◆ **EXERCISE AIM**
From the entries below, gather each line containing the word "pose".

◆ **INPUT RECORDS**
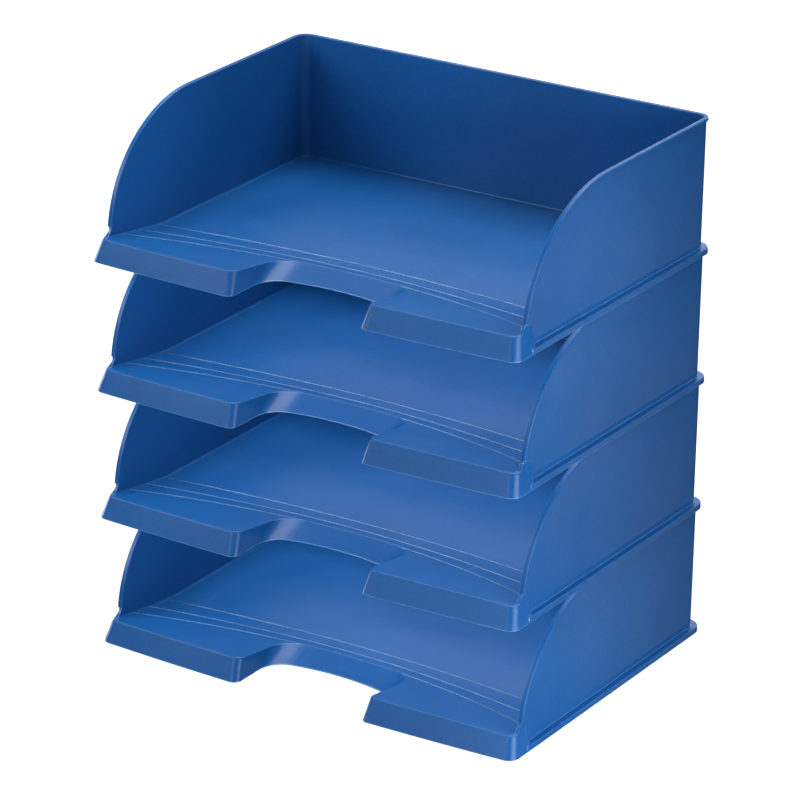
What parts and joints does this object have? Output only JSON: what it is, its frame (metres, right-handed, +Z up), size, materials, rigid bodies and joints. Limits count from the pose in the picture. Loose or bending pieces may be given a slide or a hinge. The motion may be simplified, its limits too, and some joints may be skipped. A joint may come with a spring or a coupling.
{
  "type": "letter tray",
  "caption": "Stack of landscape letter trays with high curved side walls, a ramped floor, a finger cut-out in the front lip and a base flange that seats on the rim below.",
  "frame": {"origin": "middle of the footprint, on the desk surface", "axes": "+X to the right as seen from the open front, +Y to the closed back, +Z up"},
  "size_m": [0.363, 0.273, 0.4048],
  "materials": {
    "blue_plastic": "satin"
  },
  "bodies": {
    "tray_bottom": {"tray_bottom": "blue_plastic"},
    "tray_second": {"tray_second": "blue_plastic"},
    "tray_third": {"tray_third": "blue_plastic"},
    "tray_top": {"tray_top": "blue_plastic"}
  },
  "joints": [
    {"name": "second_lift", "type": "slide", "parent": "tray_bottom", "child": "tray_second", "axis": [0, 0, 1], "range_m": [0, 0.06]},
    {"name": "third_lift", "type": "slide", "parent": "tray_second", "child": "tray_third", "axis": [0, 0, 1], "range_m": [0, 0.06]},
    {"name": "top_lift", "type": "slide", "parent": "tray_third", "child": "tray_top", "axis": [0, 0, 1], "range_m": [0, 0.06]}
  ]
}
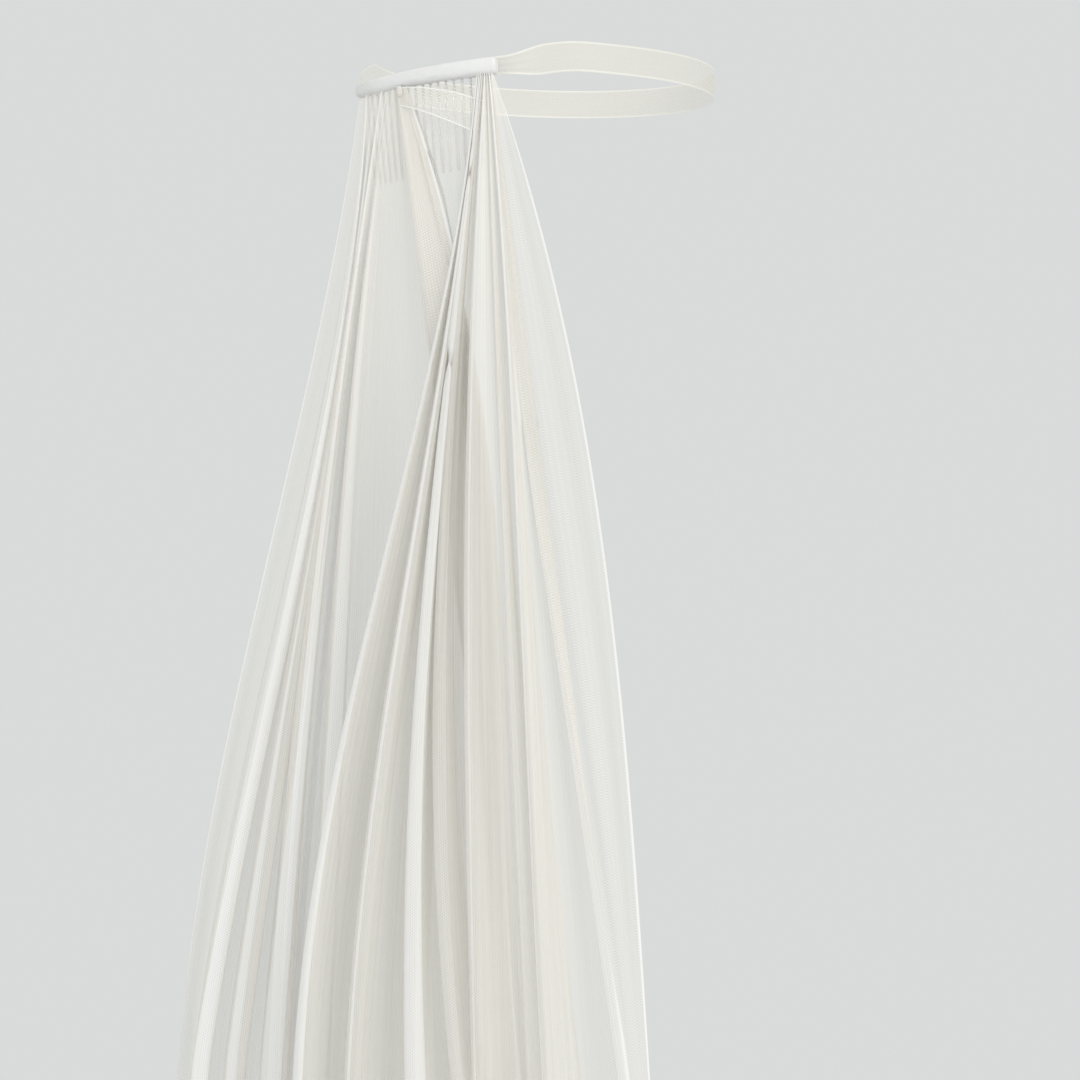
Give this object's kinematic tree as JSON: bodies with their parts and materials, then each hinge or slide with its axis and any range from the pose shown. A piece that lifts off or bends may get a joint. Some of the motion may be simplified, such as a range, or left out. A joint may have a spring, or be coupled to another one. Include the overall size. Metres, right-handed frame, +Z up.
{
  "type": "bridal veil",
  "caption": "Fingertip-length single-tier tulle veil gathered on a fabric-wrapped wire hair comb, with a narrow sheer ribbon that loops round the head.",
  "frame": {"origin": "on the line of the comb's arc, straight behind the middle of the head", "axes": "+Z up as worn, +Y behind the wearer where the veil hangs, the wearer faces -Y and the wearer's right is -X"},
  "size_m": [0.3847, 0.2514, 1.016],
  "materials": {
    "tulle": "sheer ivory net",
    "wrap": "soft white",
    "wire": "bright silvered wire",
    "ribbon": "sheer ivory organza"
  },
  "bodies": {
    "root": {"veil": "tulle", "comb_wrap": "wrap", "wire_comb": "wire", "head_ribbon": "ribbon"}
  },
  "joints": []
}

---

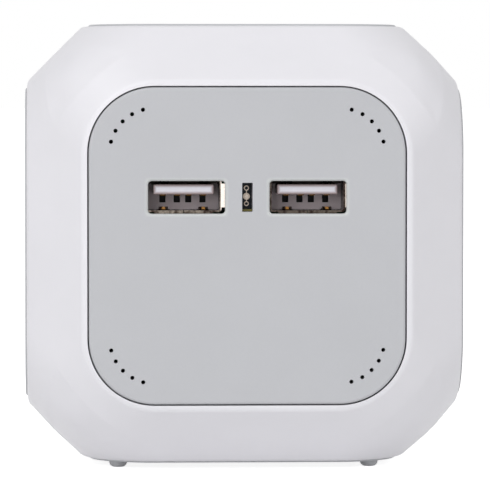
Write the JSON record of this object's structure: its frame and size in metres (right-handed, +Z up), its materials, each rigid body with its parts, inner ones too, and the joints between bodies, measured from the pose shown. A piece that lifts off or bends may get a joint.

◆ **SOLUTION FOR THIS TASK**
What parts and joints does this object have? Output only JSON: what it is, its frame (metres, right-handed, +Z up), size, materials, rigid bodies and joints. Limits count from the pose in the picture. Loose or bending pieces may be given a slide or a hinge. The motion may be simplified, its limits too, and some joints may be skipped. A joint may come with a spring or a coupling.
Give this object's kinematic tree as JSON: bodies with their parts and materials, then each hinge or slide with its axis and any range from the pose shown. A piece that lifts off or bends may get a joint. Some of the motion may be simplified, such as a range, or left out. A joint may have a spring, or be coupled to another one. Include the overall size. Metres, right-handed frame, +Z up.
Write the JSON record of this object's structure: its frame and size in metres (right-handed, +Z up), its materials, each rigid body with its parts, inner ones too, and the joints between bodies, measured from the pose shown. A piece that lifts off or bends may get a joint.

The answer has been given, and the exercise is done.